Es ist fast schon ein Ritus, der sich bei den Pressekonferenzen der Europäischen Zentralbank (EZB) jeweils am ersten Donnerstag im Monat eingespielt hat. Umringt von Bodyguards betreten Präsident Wim Duisenberg und sein Vize Christian Noyer den Saal.

Es ist fast schon ein Ritus, der sich bei den Pressekonferenzen der Europäischen Zentralbank (EZB) jeweils am ersten Donnerstag im Monat eingespielt hat. Umringt von Bodyguards betreten Präsident Wim Duisenberg und sein Vize Christian Noyer den Saal. Zunächst gibt Duisenberg eine Einschätzung der aktuellen geldpolitischen und wirtschaftlichen Lage aus Sicht der EZB, erläutert gegebenenfalls Beschlüsse. Dann spricht Noyer meist zu eher technischen Fragen der Geldversorgung für den Euro-Raum. Es folgen Fragen und Antworten. Die Journalisten aus allen Euro-Staaten, aber auch aus Großbritannien wollen wissen, wie es um mögliche Zinsentscheidungen steht.

Der weißhaarige Niederländer hört sich das gelassen an. Mitunter huscht ein Lächeln über sein Gesicht. Dann antwortet er kurz. Oft direkt, aber oft eben auch, wie es sich für einen erfahrenden Notenbanker gehört, auf Umwegen, über Verästelungen, mit Worten, die mehr oder weniger Platz für Veränderungen lassen. Und lächelt. Wer nachfragt, bekommt die Antwort noch einmal vorgesetzt. Und doch verrät Duisenberg heute mehr über die Sitzungen mit seinen Kollegen als in den ersten sechs Monaten dieses Jahres oder als es Ex-Bundesbank-Präsident Hans Tietmeyer je während seiner Amtszeit getan hat. Duisenberg lehnt sich mitunter weit aus dem Fenster. Seit Juli hat er mit seinen Äußerungen über eine verstärkte Neigung der Zentralbanker hin zu einer restriktiveren Geldpolitik den Boden für die Zinserhöhung bereitet.

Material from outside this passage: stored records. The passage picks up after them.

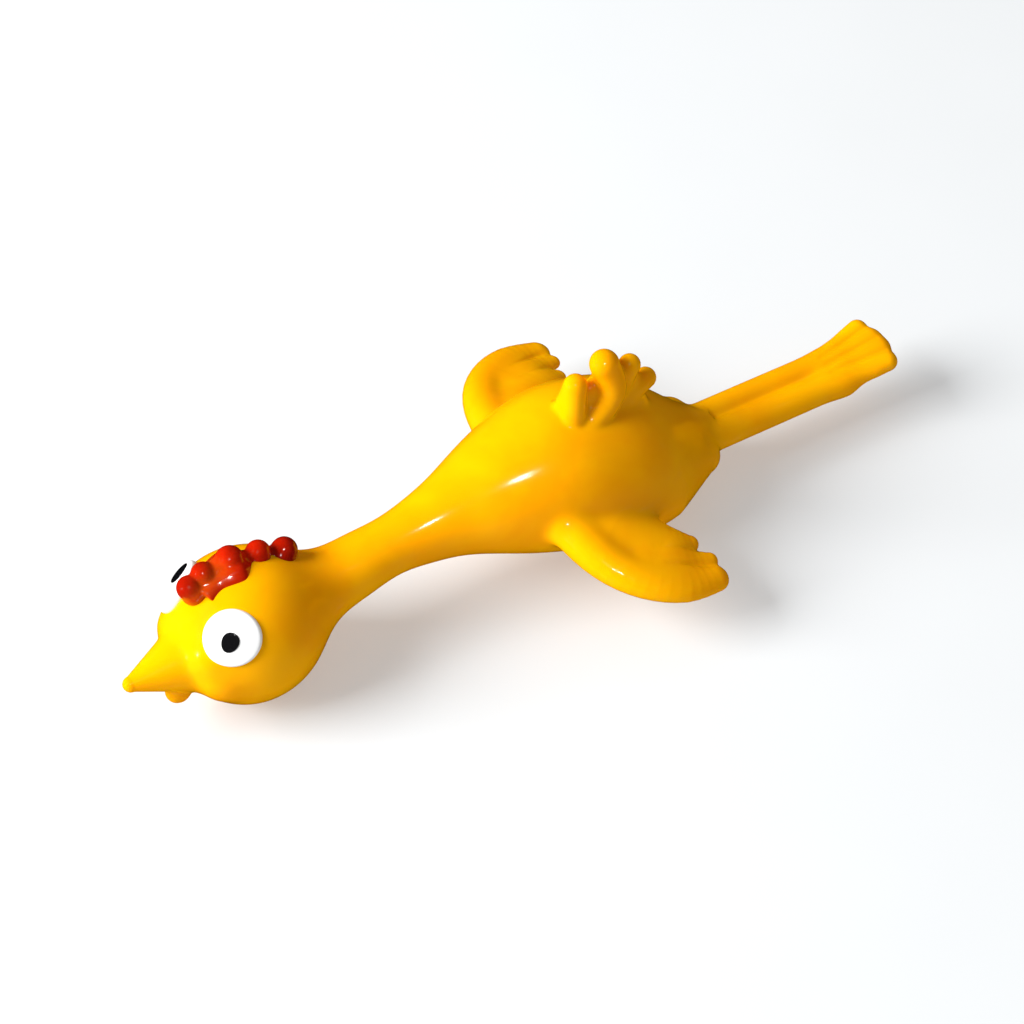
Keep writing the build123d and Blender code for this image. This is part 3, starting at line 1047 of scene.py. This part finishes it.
# ---- Comb ----
@dataclass
class Comb:
    """The fleshy comb: rounded lobes that follow the crown, each on its own stalk, over a wide root."""

    head: HeadPose
    # Forward, left and up from the head's centre, then the lobe's radius, from front to back.
    lobes: tuple[tuple[float, float, float, float], ...] = (
        (5.8, -0.1, 9.4, 1.7),
        (3.6, -0.2, 10.2, 1.65),
        (-0.1, 0.0, 10.3, 1.95),
        (-3.9, 0.1, 9.3, 1.7),
        (-7.3, 0.2, 7.7, 1.8),
    )
    root_share: float = 0.72
    stalk_share: float = 0.91
    voxel: float = 0.16
    rear_root_share: float = 0.6
    rear_begins: float = 0.45  # shares of the crown line between which the strips grow slim
    rear_ends: float = 0.75
    stalk_bead: float = 1.12
    stalk_strip: float = 1.05
    root_strip: float = 2.0
    rounding: int = 3

    def settings(self) -> dict[str, tuple[str, object]]:
        """The node tree's numbers by name, each with its socket type."""
        return {
            "Head Centre": ("NodeSocketVector", [c * MM for c in self.head.centre]),
            "Root Share": ("NodeSocketFloat", self.root_share),
            "Stalk Share": ("NodeSocketFloat", self.stalk_share),
            "Voxel": ("NodeSocketFloat", self.voxel * MM),
            "Rear Root Share": ("NodeSocketFloat", self.rear_root_share),
            "Rounding": ("NodeSocketInt", self.rounding),
        }

    def tree(self, material: bpy.types.Material) -> bpy.types.GeometryNodeTree:
        """Builds the node tree that grows lobes from the points of a line over the crown."""
        tree = bpy.data.node_groups.new("comb_lobes", "GeometryNodeTree")
        face = tree.interface
        face.new_socket("Crown Line", in_out="INPUT", socket_type="NodeSocketGeometry")
        for name, (kind, value) in self.settings().items():
            face.new_socket(name, in_out="INPUT", socket_type=kind).default_value = value
        finish = face.new_socket("Finish", in_out="INPUT", socket_type="NodeSocketMaterial")
        finish.default_value = material
        face.new_socket("Comb", in_out="OUTPUT", socket_type="NodeSocketGeometry")
        nodes = Nodes(tree)
        given = nodes.add("NodeGroupInput").outputs
        radius = nodes.add("GeometryNodeInputRadius").outputs[0]
        place = nodes.add("GeometryNodeInputPosition").outputs[0]
        along = nodes.add("GeometryNodeSplineParameter").outputs["Factor"]
        ball = nodes.add("GeometryNodeMeshIcoSphere", Radius=1.0, Subdivisions=4).outputs[0]

        def vector(operation: str, first: object, second: object) -> object:
            """The output socket of a sum on vectors."""
            node = nodes.add("ShaderNodeVectorMath", {"operation": operation}, i0=first)
            second_place = 3 if operation == "SCALE" else 1
            nodes.tree.links.new(second, node.inputs[second_place])
            return node.outputs[0]

        def lowered(share: object) -> object:
            """The crown line drawn in towards the head's centre."""
            arm = vector("SUBTRACT", place, given["Head Centre"])
            spot = vector("ADD", vector("SCALE", arm, share), given["Head Centre"])
            moved = nodes.add("GeometryNodeSetPosition", Geometry=given["Crown Line"], Position=spot)
            return moved.outputs[0]

        def beads(line: object, size: float) -> object:
            """A ball at each point of a line, sized by the point's radius."""
            spots = nodes.add("GeometryNodeCurveToPoints", {"mode": "EVALUATED"}, Curve=line).outputs[0]
            scale = nodes.math("MULTIPLY", radius, size)
            placed = nodes.add("GeometryNodeInstanceOnPoints", Points=spots, Instance=ball, Scale=scale)
            return placed.outputs[0]

        def strip(line: object, size: float) -> object:
            """A tube along a line, as thick as the line's radius says and slimmer to the rear."""
            ring = nodes.add("GeometryNodeCurvePrimitiveCircle", Radius=size, Resolution=28).outputs[0]
            smooth = nodes.add("GeometryNodeCurveSplineType", {"spline_type": "CATMULL_ROM"}, Curve=line)
            even = nodes.add(
                "GeometryNodeResampleCurve", {"mode": "COUNT"}, Curve=smooth.outputs[0], Count=60
            )
            profile = {"Profile_Curve": ring, "Fill_Caps": True}
            tube = nodes.add("GeometryNodeCurveToMesh", Curve=even.outputs[0], **profile)
            slimmer = nodes.add("ShaderNodeMapRange", Value=along)
            slimmer.inputs["From Min"].default_value = self.rear_begins
            slimmer.inputs["From Max"].default_value = self.rear_ends
            slimmer.inputs["To Min"].default_value = 1.0
            nodes.tree.links.new(given["Rear Root Share"], slimmer.inputs["To Max"])
            nodes.tree.links.new(nodes.math("MULTIPLY", radius, slimmer.outputs[0]), tube.inputs["Scale"])
            return tube.outputs[0]

        stalk, root = lowered(given["Stalk Share"]), lowered(given["Root Share"])
        joined = nodes.add("GeometryNodeJoinGeometry")
        for part in (
            beads(given["Crown Line"], 1.0),
            beads(stalk, self.stalk_bead),
            strip(stalk, self.stalk_strip),
            strip(root, self.root_strip),
        ):
            nodes.tree.links.new(part, joined.inputs[0])
        solid = nodes.add("GeometryNodeRealizeInstances", Geometry=joined.outputs[0]).outputs[0]
        cloud = nodes.add("GeometryNodeMeshToVolume", {"resolution_mode": "VOXEL_SIZE"}, Mesh=solid)
        nodes.tree.links.new(given["Voxel"], cloud.inputs["Voxel Size"])
        cloud.inputs["Interior Band Width"].default_value = 0.001
        by_voxel = {"resolution_mode": "VOXEL_SIZE"}
        shell = nodes.add("GeometryNodeVolumeToMesh", by_voxel, Volume=cloud.outputs[0], Threshold=0.1)
        nodes.tree.links.new(given["Voxel"], shell.inputs["Voxel Size"])
        as_vector = {"data_type": "FLOAT_VECTOR"}
        blur = nodes.add("GeometryNodeBlurAttribute", as_vector, Iterations=given["Rounding"])
        vector_in = [s for s in blur.inputs if s.name == "Value" and s.type == "VECTOR"][0]
        nodes.tree.links.new(place, vector_in)
        vector_out = [s for s in blur.outputs if s.type == "VECTOR"][0]
        eased = nodes.add("GeometryNodeSetPosition", Geometry=shell.outputs[0], Position=vector_out)
        smooth = nodes.add("GeometryNodeSetShadeSmooth", Geometry=eased.outputs[0])
        finished = nodes.add(
            "GeometryNodeSetMaterial",
            Geometry=nodes.add("GeometryNodeRealizeInstances", Geometry=smooth.outputs[0]).outputs[0],
            Material=given["Finish"],
        )
        nodes.add("NodeGroupOutput", Comb=finished.outputs[0])
        return tree

    def build(self, workshop: Workshop) -> bpy.types.Object:
        """Grows the comb on the crown, tints it and mounts it on the head."""
        curve = bpy.data.curves.new("crown_line", "CURVE")
        curve.dimensions = "3D"
        spline = curve.splines.new("POLY")
        spline.points.add(len(self.lobes) - 1)
        for point, (forward, left, up, radius) in zip(spline.points, self.lobes):
            point.co = (*(Vector(self.head.at(forward, left, up)) * MM), 1.0)
            point.radius = radius * MM
        line = bpy.data.objects.new("crown_line", curve)
        bpy.context.scene.collection.objects.link(line)
        modifier = line.modifiers.new("lobes", "NODES")
        modifier.node_group = self.tree(workshop.materials[Slot.RED_RUBBER])
        wanted = self.settings()
        for item in modifier.node_group.interface.items_tree:
            if item.item_type == "SOCKET" and item.in_out == "INPUT" and item.name in wanted:
                modifier[item.identifier] = wanted[item.name][1]
        seen = line.evaluated_get(bpy.context.evaluated_depsgraph_get())
        mesh = bpy.data.meshes.new_from_object(seen)
        mesh.name = "comb"
        bpy.data.objects.remove(line)
        made = bpy.data.objects.new("comb_lobes", mesh)
        bpy.context.scene.collection.objects.link(made)
        self.tint(made)
        workshop.dress(made, Slot.RED_RUBBER, "comb")
        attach(made, "head")
        report(made)
        return made

    def tint(self, piece: bpy.types.Object) -> None:
        """Stores where the red tint is thin, so that amber rubber shows through the front lobes."""
        local = self.head.local(points_of(piece))
        band_height, band_width = 10.9, 0.75
        rear_edge, rear_softness = 1.2, 0.5
        front_edge, front_softness = 7.2, 0.35
        height = np.linalg.norm(local, axis=1)
        band = np.exp(-(((height - band_height) / band_width) ** 2))
        front = 1 / (1 + np.exp(-(local[:, 0] - rear_edge) / rear_softness))
        inset = 1 / (1 + np.exp(-(front_edge - local[:, 0]) / front_softness))
        set_attribute(piece, "accent", 0.85 * band * front * inset)
        set_attribute(piece, "thick", np.ones(len(local)))


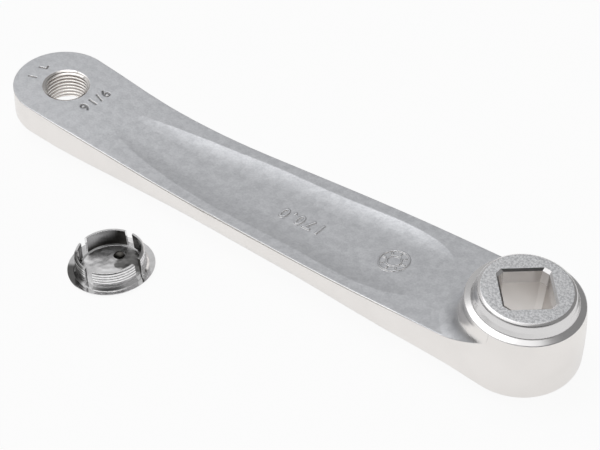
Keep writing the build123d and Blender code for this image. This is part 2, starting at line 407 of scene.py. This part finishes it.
def studio_level(tree, direction):
    """Strength of the light that comes from a direction."""
    split = add_node(tree, "ShaderNodeSeparateXYZ", {0: direction})
    height = split.outputs["Z"]
    forward = dot(tree, direction, FRONT)
    soft_box = step_between(tree, dot(tree, direction, SOFT_BOX), *SOFT_BOX_EDGE, *SOFT_BOX_LEVELS)
    side_box = step_between(tree, dot(tree, direction, SIDE_BOX), *SIDE_BOX_EDGE, *SIDE_BOX_LEVELS)
    left = step_between(tree, split.outputs["X"], *LEFT_REACH, *LEFT_LEVELS)
    room = maths(tree, "ADD", soft_box, side_box, left, ROOM_LEVEL)
    behind = step_between(tree, split.outputs["Y"], *BEHIND_REACH)
    low = maths(tree, "MAXIMUM", step_between(tree, height, *LOW_HEIGHT, *LOW_LEVELS), behind)
    front = step_between(tree, forward, *FRONT_REACH, *FRONT_LEVELS)
    strip = step_between(tree, height, *STRIP_HEIGHT, *STRIP_LEVELS)
    strip = maths(tree, "MULTIPLY", step_between(tree, forward, *STRIP_REACH), strip)
    return maths(tree, "ADD", maths(tree, "MULTIPLY", room, low, front), strip)


def add_lamp(name, place, aim, size, power):
    data = bpy.data.lights.new(name, "AREA")
    data.shape = "DISK"
    data.size = size
    data.energy = power
    lamp = new_object(name, data)
    lamp.location = place
    lamp.rotation_mode = "QUATERNION"
    lamp.rotation_quaternion = (Vector(aim) - Vector(place)).to_track_quat("-Z", "Y")


def table_height(x):
    return REST_Z + REST_SLOPE * (x - REST_X)


def add_floor():
    reach = FLOOR_REACH
    corners = [(-reach, -reach), (reach, -reach), (reach, reach), (-reach, reach)]
    mesh = bpy.data.meshes.new("floor")
    mesh.from_pydata([(x, y, table_height(x)) for x, y in corners], [], [(0, 1, 2, 3)])
    floor = new_object("floor", mesh)
    mesh.materials.append(floor_material())


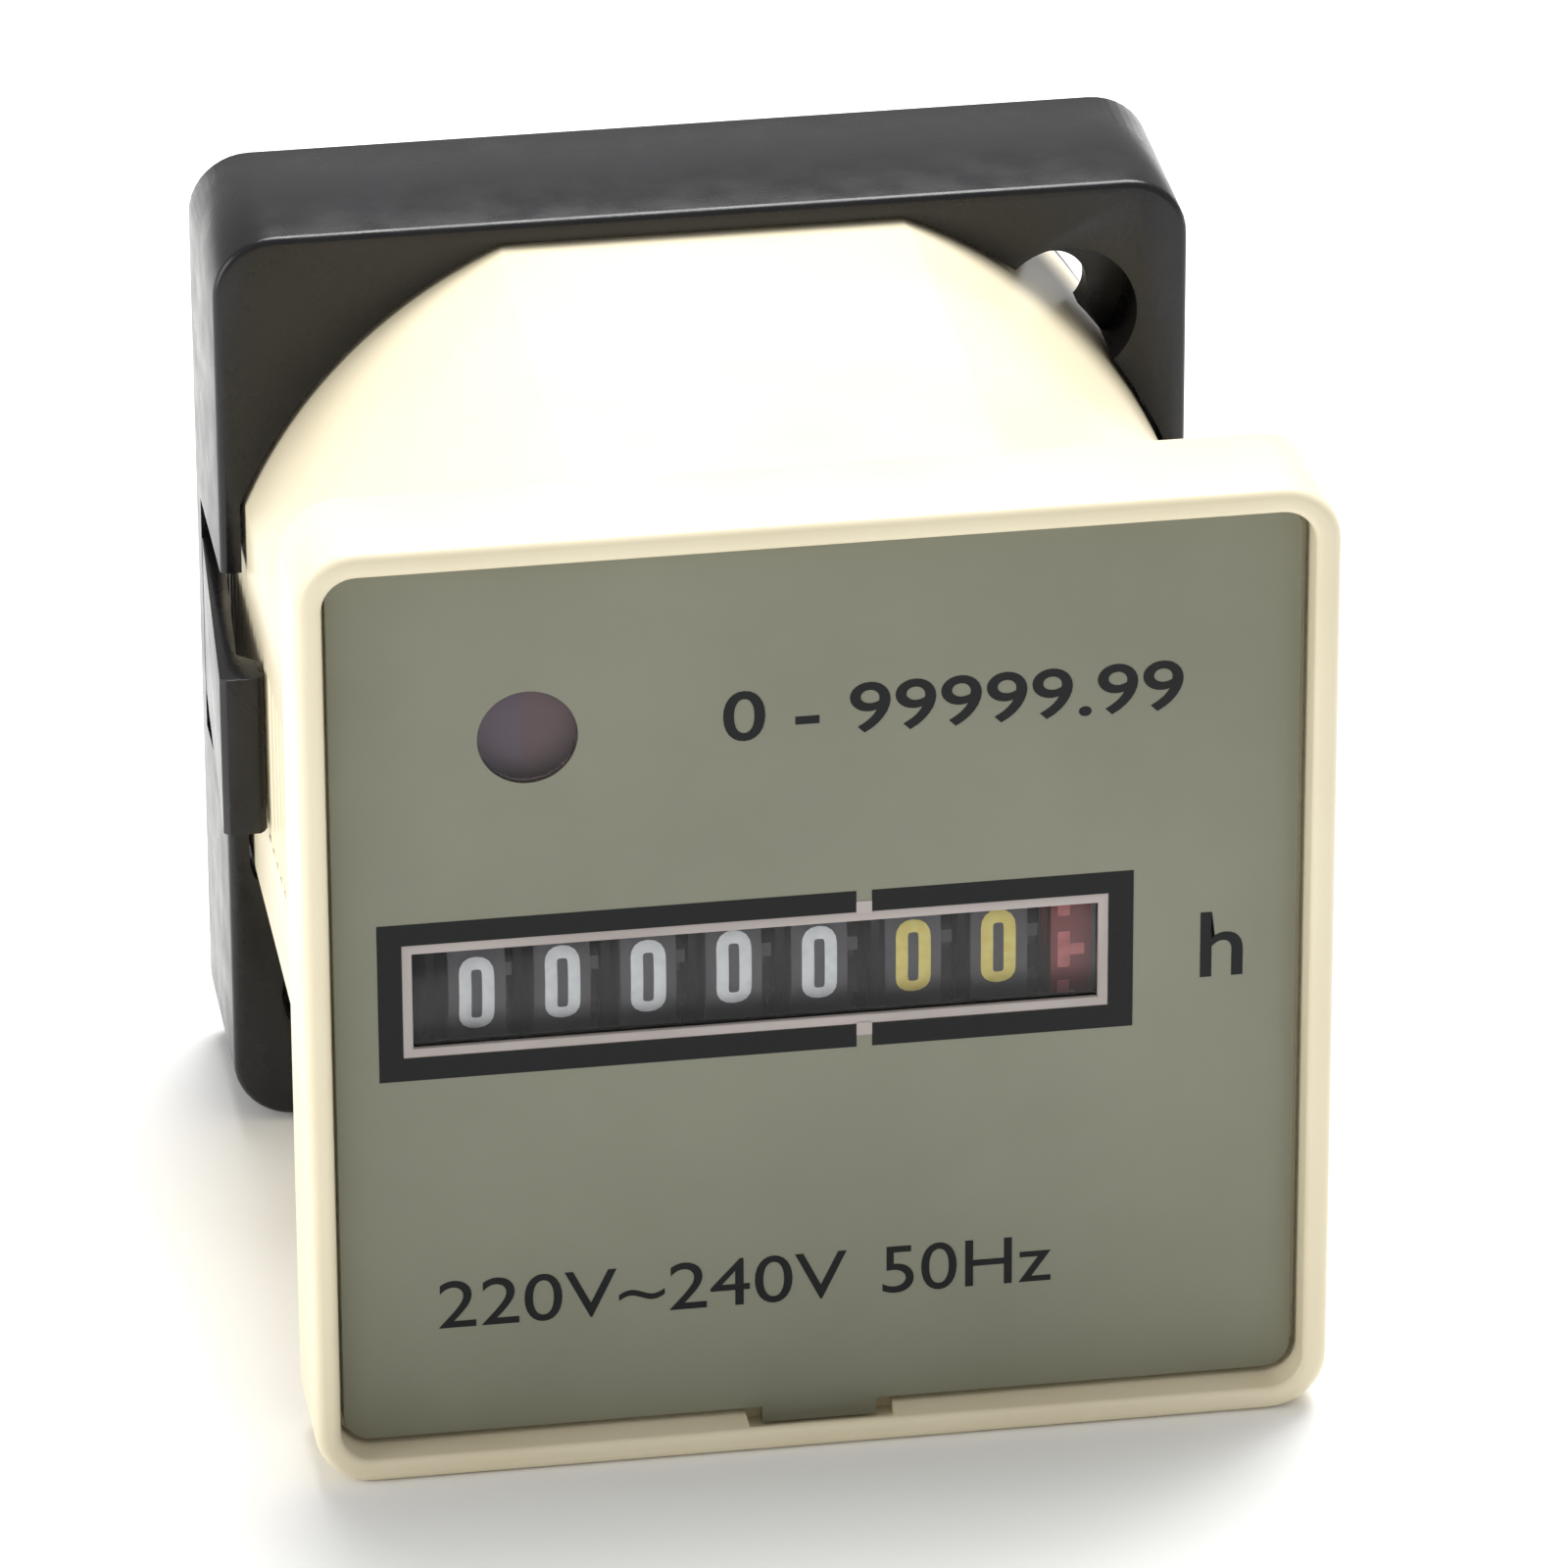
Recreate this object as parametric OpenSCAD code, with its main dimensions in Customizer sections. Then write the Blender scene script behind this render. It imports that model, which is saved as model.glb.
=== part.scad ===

Die Offenheit hat der EZB nicht geschadet. Zwar publiziert sie keine Sitzungsprotokolle, aber ihr 64-jähriger Präsident verrät schon, ob die Diskussion kontrovers war, ob ein Beschluss nach einer Abstimmung zustande gekommen ist oder ob er sich aufgrund der Harmonie unter den Zentralbankern quasi selbst ergeben hat. "Duisenbergs größte Herausforderung besteht darin, den Konvoi durch das Minenfeld nationaler Empfindlichkeiten zu lotsen", hat Matt Marshall in seinem Buch über die EZB geschrieben. Dies ist dem Niederländer bislang hervorragend gelungen.